9. On financial bailouts: “The
idea of trying to bail out an institution to protect the
shareholders or to protect a certain interest group, that’s a terrible idea.
And that shouldn’t happen.”
10. “TARP
got paid back, and it kept the financial
system from collapsing. ... Well, it was the right thing to do.”
The answers? I’ll tell you in
a moment, but first let me say that, by now, we have a pretty good feel for how
I governs. Democrats and Republicans may disagree about him, but they largely
know what they’re getting.
In contrast, Romney is an
enigma. He was a moderate governor of Massachusetts,
but he has tried very hard to prove to right-wing conservatives that he is one
of them. So a crucial question for voters: Which is the real Romney?

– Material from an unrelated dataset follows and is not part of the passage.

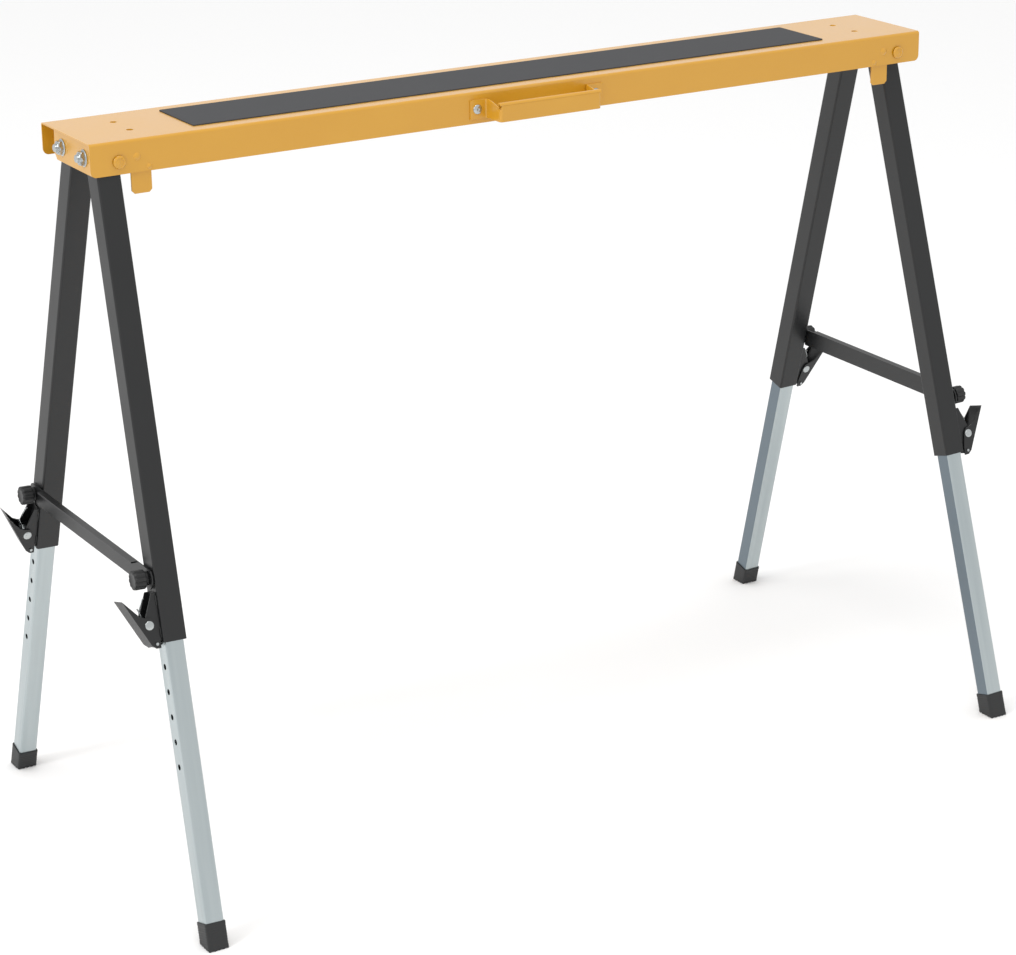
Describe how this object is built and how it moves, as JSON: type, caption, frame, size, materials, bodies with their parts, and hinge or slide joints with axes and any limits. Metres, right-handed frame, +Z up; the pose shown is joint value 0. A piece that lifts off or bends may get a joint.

Personally, my hunch is that
the real Romney is the pragmatist, the nonideological problem-solver. I can
imagine him as the political equivalent of a management consultant, where your
job is to go in and fix messes without worrying too much about partisanship or
ideology. Romney’s old friends and colleagues tell me that’s the Romney they
know — and that the one in the Republican primaries was a fraud.
Further evidence for the
moderate Romney: Before entering politics, he
was a registered independent, and in 2002 he declared, “People recognize that I am not a partisan
Republican, that I’m someone who is moderate, and that my views are
progressive.”
I’m also reassured by many of
Romney’s advisers. He mostly seeks advice from
smart center-rightists, such as Gregory Mankiw of
Harvard or Glenn Hubbard of Columbia
among economists.
Yet there are strong
counterarguments that worry me. The first is that the early Romney may have
been the false one. He may have been a centrist only to be viable in a liberal
state like Massachusetts.
Or Romney may have evolved, with the Republican Party itself, to become more
ideological. Or after all his time in the Republican primary echo chamber, he
may have come to believe his own rhetoric.
A broader worry is that
presidents inevitably empower their political parties, and, in Romney’s case,
that would be a Republican Party that today makes no pretense of moderation. As Jeb
Bush suggested recently, Republicans today would not
provide a comfortable home even for President Ronald Reagan — and that will be
even more true without centrists like Senators Richard Lugar and Olympia Snowe
in office.
So, Governor Romney, a simple
question: Who are you? Which of these quotations above reflect the real you? If
you’re elected, will we get Moderate Romney or Hard-liner Romney?
And the quiz? It illustrates
the problem: Every single statement was made by Romney.